----- INFORMATION SHOWN
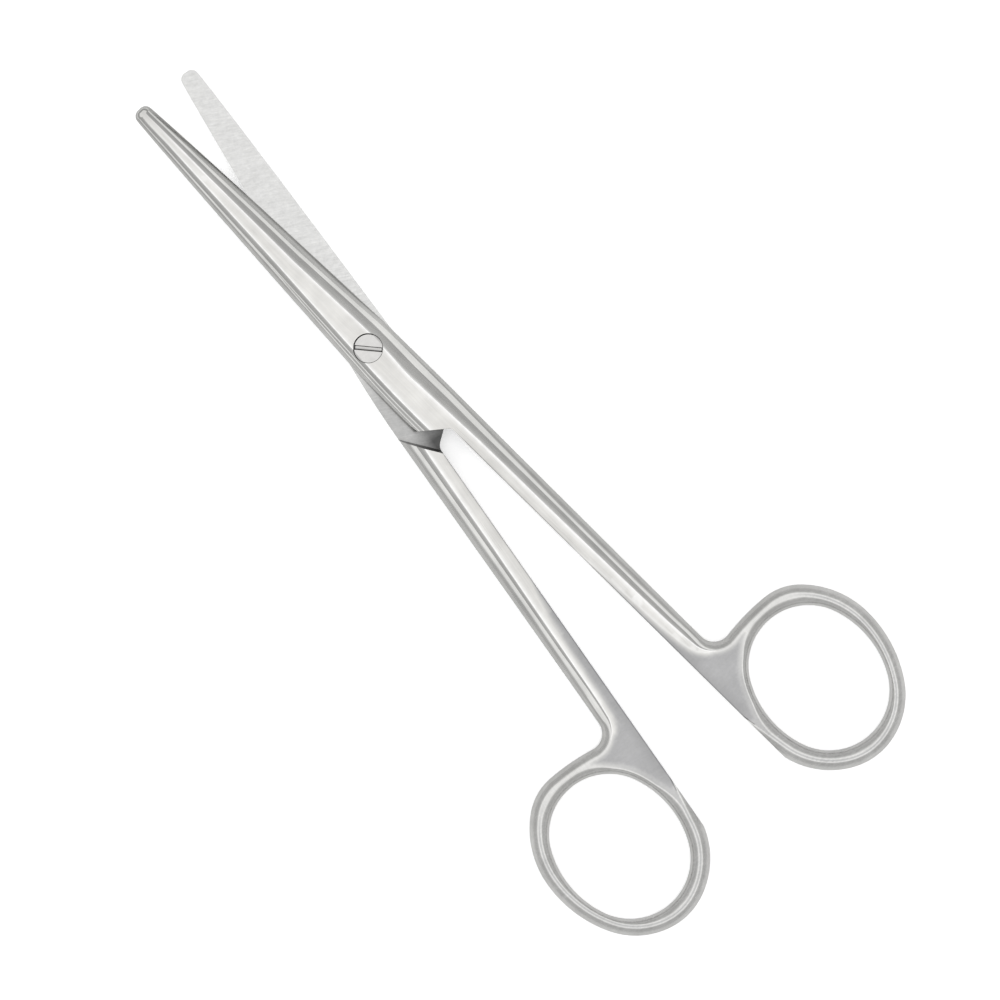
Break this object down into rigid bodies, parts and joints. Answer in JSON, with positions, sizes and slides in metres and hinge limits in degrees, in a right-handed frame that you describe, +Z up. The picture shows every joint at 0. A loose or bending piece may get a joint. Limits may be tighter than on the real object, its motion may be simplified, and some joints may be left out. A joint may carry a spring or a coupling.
{
  "type": "dissecting scissors",
  "caption": "Straight ring-handled dissecting scissors: crossed steel halves pivot on a slotted screw in a lap joint, lying slightly open.",
  "frame": {"origin": "on the pivot axis, at the underside of the lap joint, which is what the scissors lie on", "axes": "+X towards the blade tips, midway between the blades; +Z up along the pivot screw, out of its slotted head"},
  "size_m": [0.1687, 0.0733, 0.005],
  "materials": {
    "forged_steel": "satin stainless steel, ground facets lightly brushed along the length",
    "screw_steel": "turned and polished stainless steel, slotted"
  },
  "bodies": {
    "lower": {"lower_half": "forged_steel", "joint_screw": "screw_steel"},
    "upper": {"upper_half": "forged_steel"}
  },
  "joints": [
    {"name": "pivot", "type": "hinge", "parent": "lower", "child": "upper", "pos_m": [0, 0, 0.0025], "axis": [0, 0, 1], "range_deg": [-10.4, 135]}
  ]
}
----------
_EXERCISE INSTRUCTIONS_: Give the listing again, word for word.

_RESPONSE TO THIS TASK_:
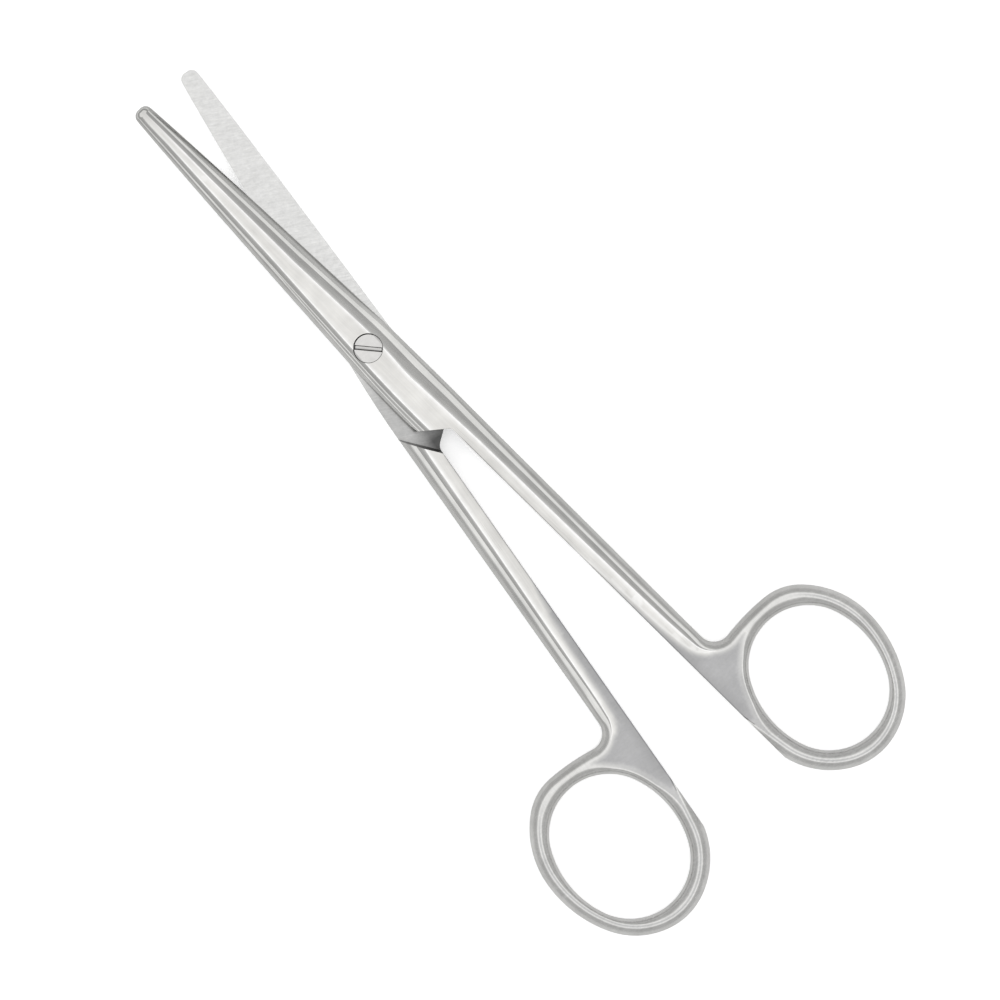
Break this object down into rigid bodies, parts and joints. Answer in JSON, with positions, sizes and slides in metres and hinge limits in degrees, in a right-handed frame that you describe, +Z up. The picture shows every joint at 0. A loose or bending piece may get a joint. Limits may be tighter than on the real object, its motion may be simplified, and some joints may be left out. A joint may carry a spring or a coupling.
{
  "type": "dissecting scissors",
  "caption": "Straight ring-handled dissecting scissors: crossed steel halves pivot on a slotted screw in a lap joint, lying slightly open.",
  "frame": {"origin": "on the pivot axis, at the underside of the lap joint, which is what the scissors lie on", "axes": "+X towards the blade tips, midway between the blades; +Z up along the pivot screw, out of its slotted head"},
  "size_m": [0.1687, 0.0733, 0.005],
  "materials": {
    "forged_steel": "satin stainless steel, ground facets lightly brushed along the length",
    "screw_steel": "turned and polished stainless steel, slotted"
  },
  "bodies": {
    "lower": {"lower_half": "forged_steel", "joint_screw": "screw_steel"},
    "upper": {"upper_half": "forged_steel"}
  },
  "joints": [
    {"name": "pivot", "type": "hinge", "parent": "lower", "child": "upper", "pos_m": [0, 0, 0.0025], "axis": [0, 0, 1], "range_deg": [-10.4, 135]}
  ]
}